──────── Source material

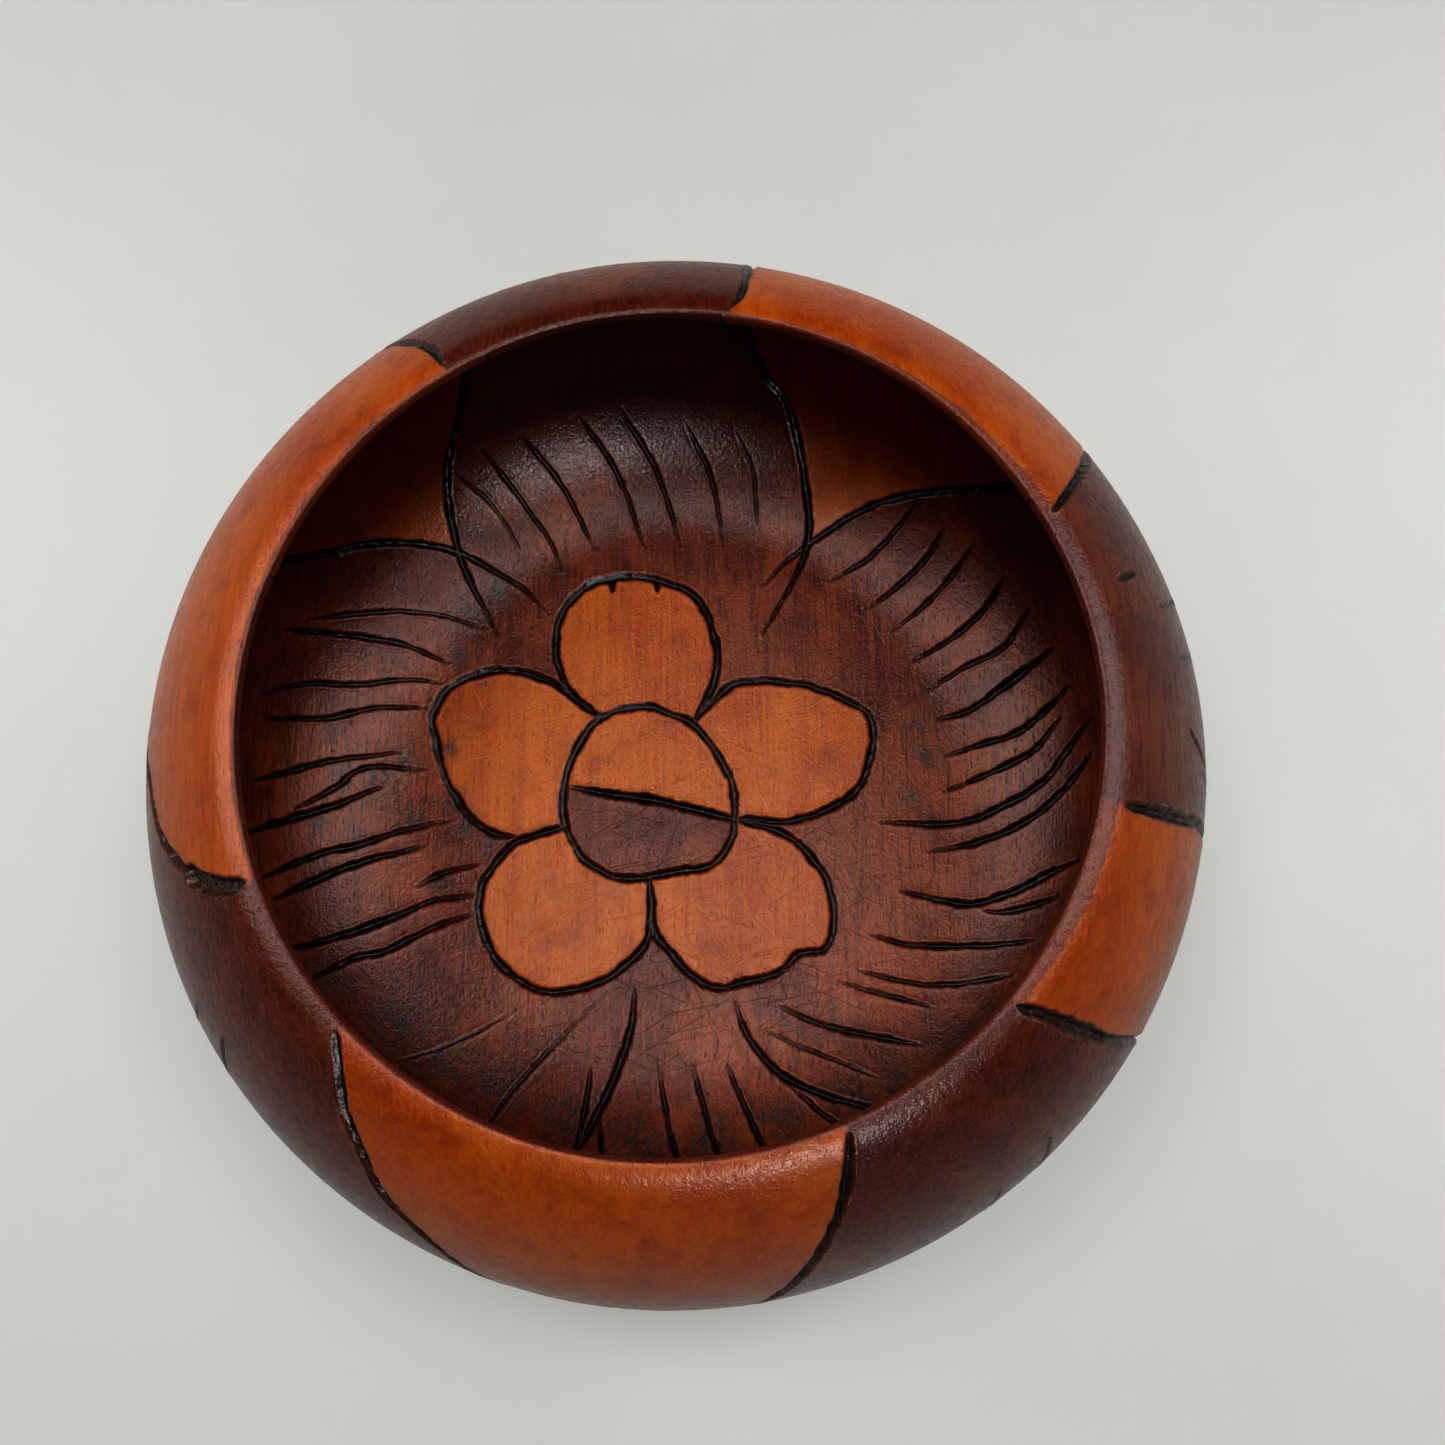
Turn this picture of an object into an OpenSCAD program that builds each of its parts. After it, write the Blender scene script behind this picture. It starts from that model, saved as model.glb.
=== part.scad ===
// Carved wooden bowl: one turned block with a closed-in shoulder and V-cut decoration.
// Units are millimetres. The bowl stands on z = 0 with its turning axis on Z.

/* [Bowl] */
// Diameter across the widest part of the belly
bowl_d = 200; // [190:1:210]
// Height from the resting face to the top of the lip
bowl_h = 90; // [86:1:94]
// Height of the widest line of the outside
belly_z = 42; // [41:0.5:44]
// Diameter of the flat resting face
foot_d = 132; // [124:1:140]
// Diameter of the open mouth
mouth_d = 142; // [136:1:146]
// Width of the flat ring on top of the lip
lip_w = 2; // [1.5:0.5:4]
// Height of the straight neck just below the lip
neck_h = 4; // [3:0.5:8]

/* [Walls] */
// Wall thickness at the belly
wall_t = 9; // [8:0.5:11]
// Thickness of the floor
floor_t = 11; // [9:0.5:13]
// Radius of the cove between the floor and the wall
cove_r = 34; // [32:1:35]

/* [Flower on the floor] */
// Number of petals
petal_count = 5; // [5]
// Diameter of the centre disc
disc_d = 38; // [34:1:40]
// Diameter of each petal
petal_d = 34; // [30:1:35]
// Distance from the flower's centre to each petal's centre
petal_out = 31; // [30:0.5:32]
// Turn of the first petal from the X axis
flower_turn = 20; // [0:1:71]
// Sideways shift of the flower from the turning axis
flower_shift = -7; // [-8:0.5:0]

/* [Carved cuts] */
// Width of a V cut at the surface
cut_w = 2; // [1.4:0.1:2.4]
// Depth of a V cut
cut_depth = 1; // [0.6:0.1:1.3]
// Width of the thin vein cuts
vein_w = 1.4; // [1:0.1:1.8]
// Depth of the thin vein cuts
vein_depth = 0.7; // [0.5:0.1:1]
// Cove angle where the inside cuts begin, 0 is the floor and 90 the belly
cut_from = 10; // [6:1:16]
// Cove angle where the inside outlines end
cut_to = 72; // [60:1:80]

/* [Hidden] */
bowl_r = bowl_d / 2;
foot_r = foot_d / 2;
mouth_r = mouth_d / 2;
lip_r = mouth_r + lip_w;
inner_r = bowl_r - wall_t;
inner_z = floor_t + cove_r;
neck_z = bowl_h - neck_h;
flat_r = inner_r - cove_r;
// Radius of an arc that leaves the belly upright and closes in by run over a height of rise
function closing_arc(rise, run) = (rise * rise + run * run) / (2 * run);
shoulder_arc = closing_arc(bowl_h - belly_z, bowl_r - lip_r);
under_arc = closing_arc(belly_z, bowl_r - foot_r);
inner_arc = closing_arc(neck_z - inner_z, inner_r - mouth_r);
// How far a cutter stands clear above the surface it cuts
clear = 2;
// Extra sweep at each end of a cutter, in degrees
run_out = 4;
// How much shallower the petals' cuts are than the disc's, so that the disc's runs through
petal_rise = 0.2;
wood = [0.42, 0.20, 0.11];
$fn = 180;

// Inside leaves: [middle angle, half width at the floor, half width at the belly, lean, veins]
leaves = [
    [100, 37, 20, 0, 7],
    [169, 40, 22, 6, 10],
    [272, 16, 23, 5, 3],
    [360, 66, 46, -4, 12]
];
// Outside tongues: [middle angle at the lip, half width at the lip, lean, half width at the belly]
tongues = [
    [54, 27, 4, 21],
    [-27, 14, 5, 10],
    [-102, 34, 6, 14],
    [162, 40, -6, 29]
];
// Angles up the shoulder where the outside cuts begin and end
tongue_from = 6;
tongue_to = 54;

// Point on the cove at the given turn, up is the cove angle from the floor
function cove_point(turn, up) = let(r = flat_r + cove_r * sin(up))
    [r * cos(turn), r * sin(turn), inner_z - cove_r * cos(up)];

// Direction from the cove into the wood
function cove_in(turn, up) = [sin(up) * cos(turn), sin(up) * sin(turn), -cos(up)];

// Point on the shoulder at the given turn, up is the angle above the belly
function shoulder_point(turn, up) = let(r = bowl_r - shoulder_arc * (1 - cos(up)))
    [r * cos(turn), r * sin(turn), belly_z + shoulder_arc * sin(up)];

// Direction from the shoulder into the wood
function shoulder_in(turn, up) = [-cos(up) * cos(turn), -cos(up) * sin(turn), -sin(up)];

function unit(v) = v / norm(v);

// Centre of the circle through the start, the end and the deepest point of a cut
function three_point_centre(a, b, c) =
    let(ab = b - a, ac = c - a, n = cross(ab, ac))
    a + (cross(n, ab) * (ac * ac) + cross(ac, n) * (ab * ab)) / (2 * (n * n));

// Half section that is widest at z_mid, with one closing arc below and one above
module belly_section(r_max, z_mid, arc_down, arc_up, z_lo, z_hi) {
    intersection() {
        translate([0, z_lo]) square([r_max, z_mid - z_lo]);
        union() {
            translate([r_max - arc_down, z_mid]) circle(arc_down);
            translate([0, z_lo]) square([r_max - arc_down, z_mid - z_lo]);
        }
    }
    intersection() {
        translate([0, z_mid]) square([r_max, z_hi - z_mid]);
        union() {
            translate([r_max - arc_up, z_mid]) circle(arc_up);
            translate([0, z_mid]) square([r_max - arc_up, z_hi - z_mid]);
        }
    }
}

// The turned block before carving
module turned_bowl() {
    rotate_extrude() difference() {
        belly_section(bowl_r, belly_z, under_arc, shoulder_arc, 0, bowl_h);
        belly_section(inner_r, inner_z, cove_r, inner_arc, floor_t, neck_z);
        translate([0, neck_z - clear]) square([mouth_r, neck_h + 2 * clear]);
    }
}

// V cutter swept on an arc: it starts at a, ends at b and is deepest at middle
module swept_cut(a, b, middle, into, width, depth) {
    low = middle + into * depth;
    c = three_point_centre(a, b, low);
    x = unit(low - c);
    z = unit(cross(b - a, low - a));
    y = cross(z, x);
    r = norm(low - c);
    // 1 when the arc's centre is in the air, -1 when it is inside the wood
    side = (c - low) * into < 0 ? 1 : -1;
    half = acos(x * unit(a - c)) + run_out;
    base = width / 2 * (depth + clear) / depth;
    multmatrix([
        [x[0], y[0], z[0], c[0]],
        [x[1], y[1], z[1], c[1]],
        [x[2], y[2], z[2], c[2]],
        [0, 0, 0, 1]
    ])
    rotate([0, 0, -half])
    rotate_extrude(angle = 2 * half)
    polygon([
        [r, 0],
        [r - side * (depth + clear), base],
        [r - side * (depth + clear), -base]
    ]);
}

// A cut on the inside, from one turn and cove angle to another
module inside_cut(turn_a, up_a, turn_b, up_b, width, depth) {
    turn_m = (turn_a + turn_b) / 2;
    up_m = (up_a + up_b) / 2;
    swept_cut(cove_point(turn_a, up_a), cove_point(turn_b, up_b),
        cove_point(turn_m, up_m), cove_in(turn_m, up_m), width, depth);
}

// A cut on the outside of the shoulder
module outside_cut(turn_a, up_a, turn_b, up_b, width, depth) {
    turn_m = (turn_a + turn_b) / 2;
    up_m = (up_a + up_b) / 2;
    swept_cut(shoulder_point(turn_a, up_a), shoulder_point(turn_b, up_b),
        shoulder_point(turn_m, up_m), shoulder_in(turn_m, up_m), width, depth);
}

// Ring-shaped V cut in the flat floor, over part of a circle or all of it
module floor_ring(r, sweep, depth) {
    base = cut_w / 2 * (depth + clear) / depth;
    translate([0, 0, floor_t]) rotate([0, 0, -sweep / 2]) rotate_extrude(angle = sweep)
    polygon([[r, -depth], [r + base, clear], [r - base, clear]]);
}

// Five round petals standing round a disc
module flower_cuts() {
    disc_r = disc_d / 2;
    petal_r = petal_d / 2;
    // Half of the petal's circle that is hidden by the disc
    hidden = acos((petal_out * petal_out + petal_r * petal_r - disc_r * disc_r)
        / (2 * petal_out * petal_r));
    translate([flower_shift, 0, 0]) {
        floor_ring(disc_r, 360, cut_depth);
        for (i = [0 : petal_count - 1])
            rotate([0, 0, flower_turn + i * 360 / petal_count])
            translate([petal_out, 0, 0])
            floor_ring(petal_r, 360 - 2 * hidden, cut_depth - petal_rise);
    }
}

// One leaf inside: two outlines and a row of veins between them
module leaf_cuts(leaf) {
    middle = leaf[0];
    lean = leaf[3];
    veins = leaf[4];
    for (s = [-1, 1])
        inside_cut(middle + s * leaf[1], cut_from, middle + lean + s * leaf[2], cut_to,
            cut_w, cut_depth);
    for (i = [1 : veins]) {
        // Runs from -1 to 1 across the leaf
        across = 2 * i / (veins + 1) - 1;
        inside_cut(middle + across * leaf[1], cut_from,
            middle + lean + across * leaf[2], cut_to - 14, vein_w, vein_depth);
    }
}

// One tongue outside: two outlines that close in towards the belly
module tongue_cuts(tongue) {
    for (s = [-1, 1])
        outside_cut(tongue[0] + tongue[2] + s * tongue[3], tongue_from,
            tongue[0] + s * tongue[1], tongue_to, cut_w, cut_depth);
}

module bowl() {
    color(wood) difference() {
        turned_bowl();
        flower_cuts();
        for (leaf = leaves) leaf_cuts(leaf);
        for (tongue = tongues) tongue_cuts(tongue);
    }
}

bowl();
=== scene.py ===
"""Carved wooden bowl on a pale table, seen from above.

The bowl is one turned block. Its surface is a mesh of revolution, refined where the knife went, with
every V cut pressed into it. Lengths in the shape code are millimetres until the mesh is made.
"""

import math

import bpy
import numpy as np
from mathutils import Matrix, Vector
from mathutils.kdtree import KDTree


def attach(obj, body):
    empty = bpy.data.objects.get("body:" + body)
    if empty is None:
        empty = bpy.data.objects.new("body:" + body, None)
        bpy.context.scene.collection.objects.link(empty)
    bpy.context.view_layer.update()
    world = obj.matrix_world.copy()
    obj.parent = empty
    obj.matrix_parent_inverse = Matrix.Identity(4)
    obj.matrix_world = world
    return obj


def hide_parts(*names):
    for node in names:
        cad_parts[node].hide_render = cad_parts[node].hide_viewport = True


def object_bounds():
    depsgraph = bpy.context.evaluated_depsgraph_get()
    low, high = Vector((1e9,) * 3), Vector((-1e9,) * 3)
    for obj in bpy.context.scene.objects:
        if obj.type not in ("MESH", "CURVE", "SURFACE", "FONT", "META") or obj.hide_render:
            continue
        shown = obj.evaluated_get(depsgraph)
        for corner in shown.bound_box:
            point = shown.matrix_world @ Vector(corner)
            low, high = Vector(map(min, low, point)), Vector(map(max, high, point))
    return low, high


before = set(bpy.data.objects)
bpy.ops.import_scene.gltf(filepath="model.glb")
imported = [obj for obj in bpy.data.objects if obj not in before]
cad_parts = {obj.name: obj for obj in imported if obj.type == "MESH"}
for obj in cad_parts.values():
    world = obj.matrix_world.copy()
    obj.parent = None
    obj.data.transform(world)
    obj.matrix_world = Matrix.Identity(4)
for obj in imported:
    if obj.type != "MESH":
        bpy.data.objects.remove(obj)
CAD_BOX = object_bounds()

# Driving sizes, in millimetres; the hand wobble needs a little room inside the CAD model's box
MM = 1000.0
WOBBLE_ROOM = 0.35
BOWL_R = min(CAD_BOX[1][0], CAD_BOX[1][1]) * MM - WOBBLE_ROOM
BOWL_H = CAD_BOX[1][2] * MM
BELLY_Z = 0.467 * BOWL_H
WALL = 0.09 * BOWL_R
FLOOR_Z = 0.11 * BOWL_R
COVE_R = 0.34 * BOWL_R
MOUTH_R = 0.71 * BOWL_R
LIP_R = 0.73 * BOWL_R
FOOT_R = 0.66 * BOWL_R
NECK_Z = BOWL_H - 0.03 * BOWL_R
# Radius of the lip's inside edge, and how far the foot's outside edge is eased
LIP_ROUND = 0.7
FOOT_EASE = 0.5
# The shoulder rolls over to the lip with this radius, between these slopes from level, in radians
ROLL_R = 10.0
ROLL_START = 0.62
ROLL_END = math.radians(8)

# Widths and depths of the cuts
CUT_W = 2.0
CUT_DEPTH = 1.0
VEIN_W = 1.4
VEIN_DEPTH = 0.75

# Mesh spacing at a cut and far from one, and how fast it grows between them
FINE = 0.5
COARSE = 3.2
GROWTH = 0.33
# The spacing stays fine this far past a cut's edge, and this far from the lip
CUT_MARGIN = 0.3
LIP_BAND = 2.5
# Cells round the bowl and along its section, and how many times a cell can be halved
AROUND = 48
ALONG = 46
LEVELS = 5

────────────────

◆ What this task involves
Write out the listing's lines exactly, from its first line through the line that contains "neck_h = 4; // [3:0.5:8]", and stop there.

◆ Output below
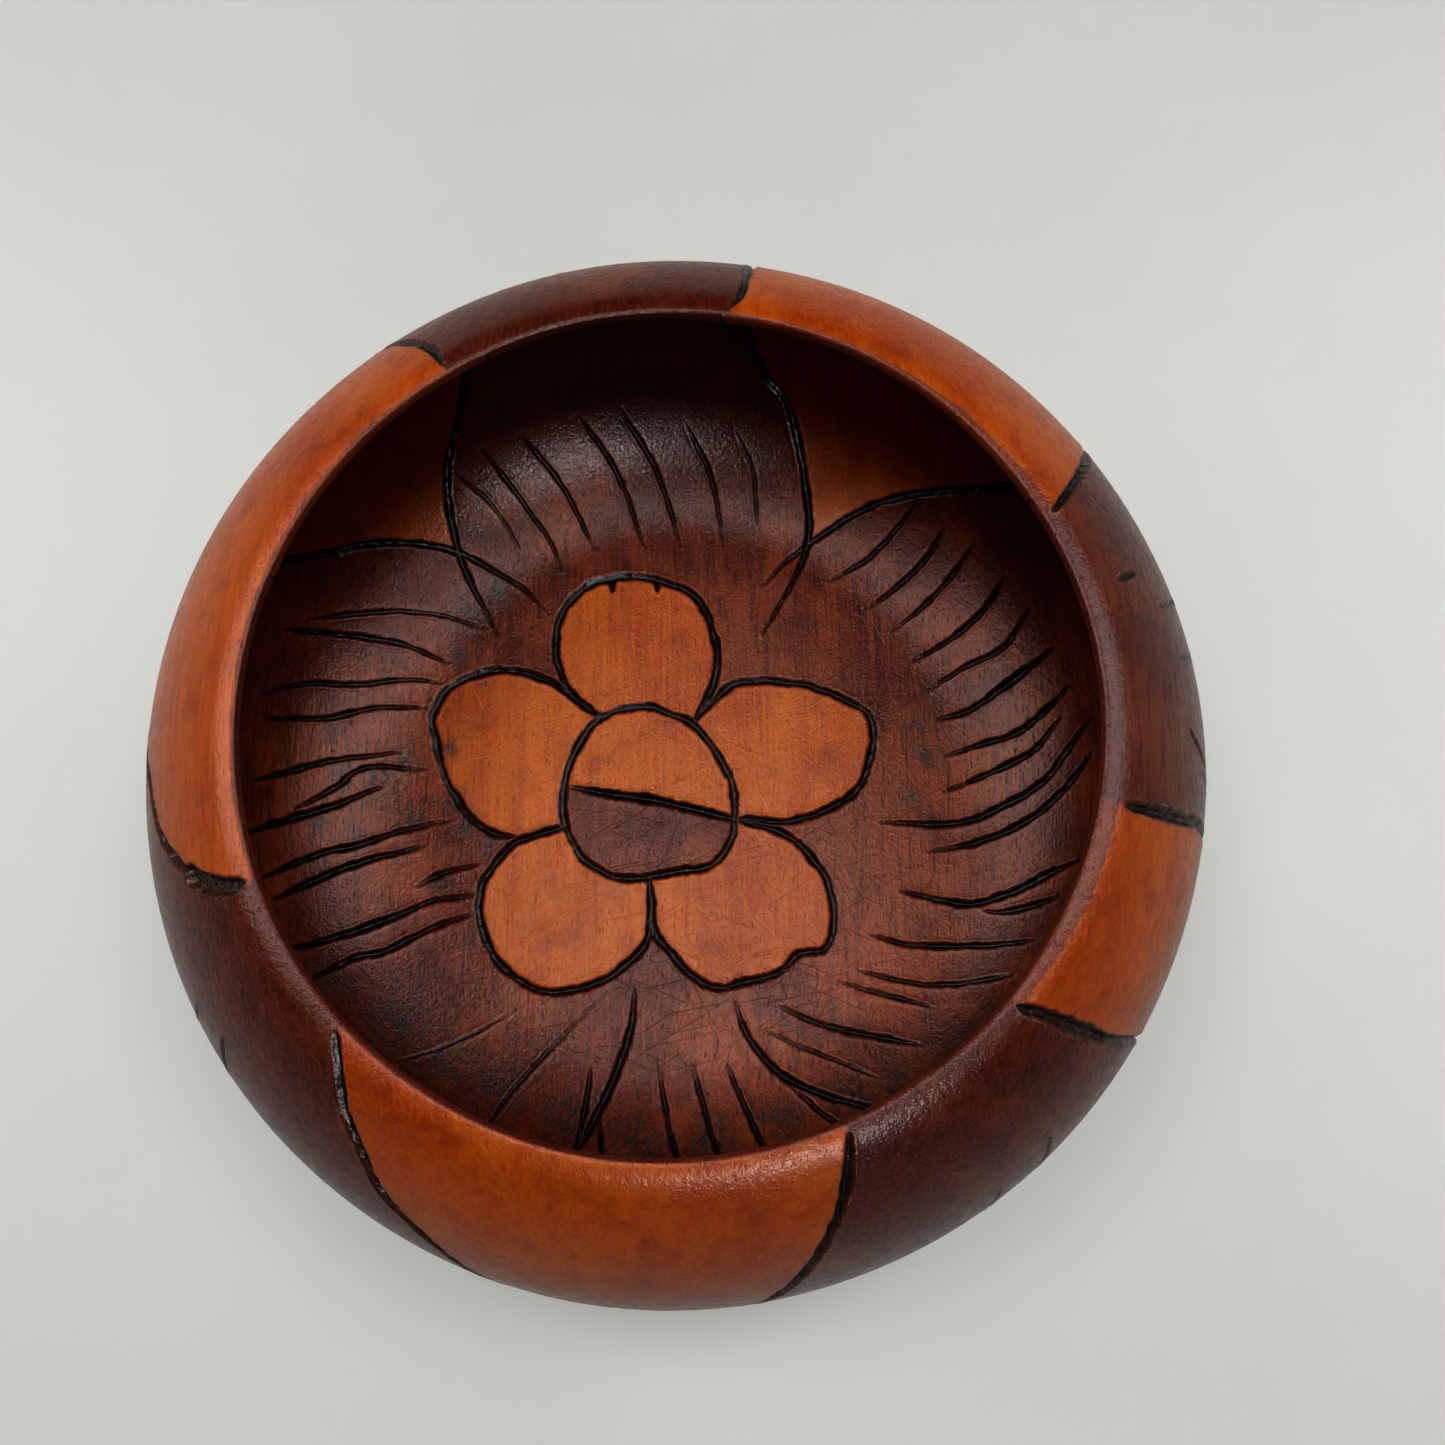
Turn this picture of an object into an OpenSCAD program that builds each of its parts. After it, write the Blender scene script behind this picture. It starts from that model, saved as model.glb.
=== part.scad ===
// Carved wooden bowl: one turned block with a closed-in shoulder and V-cut decoration.
// Units are millimetres. The bowl stands on z = 0 with its turning axis on Z.

/* [Bowl] */
// Diameter across the widest part of the belly
bowl_d = 200; // [190:1:210]
// Height from the resting face to the top of the lip
bowl_h = 90; // [86:1:94]
// Height of the widest line of the outside
belly_z = 42; // [41:0.5:44]
// Diameter of the flat resting face
foot_d = 132; // [124:1:140]
// Diameter of the open mouth
mouth_d = 142; // [136:1:146]
// Width of the flat ring on top of the lip
lip_w = 2; // [1.5:0.5:4]
// Height of the straight neck just below the lip
neck_h = 4; // [3:0.5:8]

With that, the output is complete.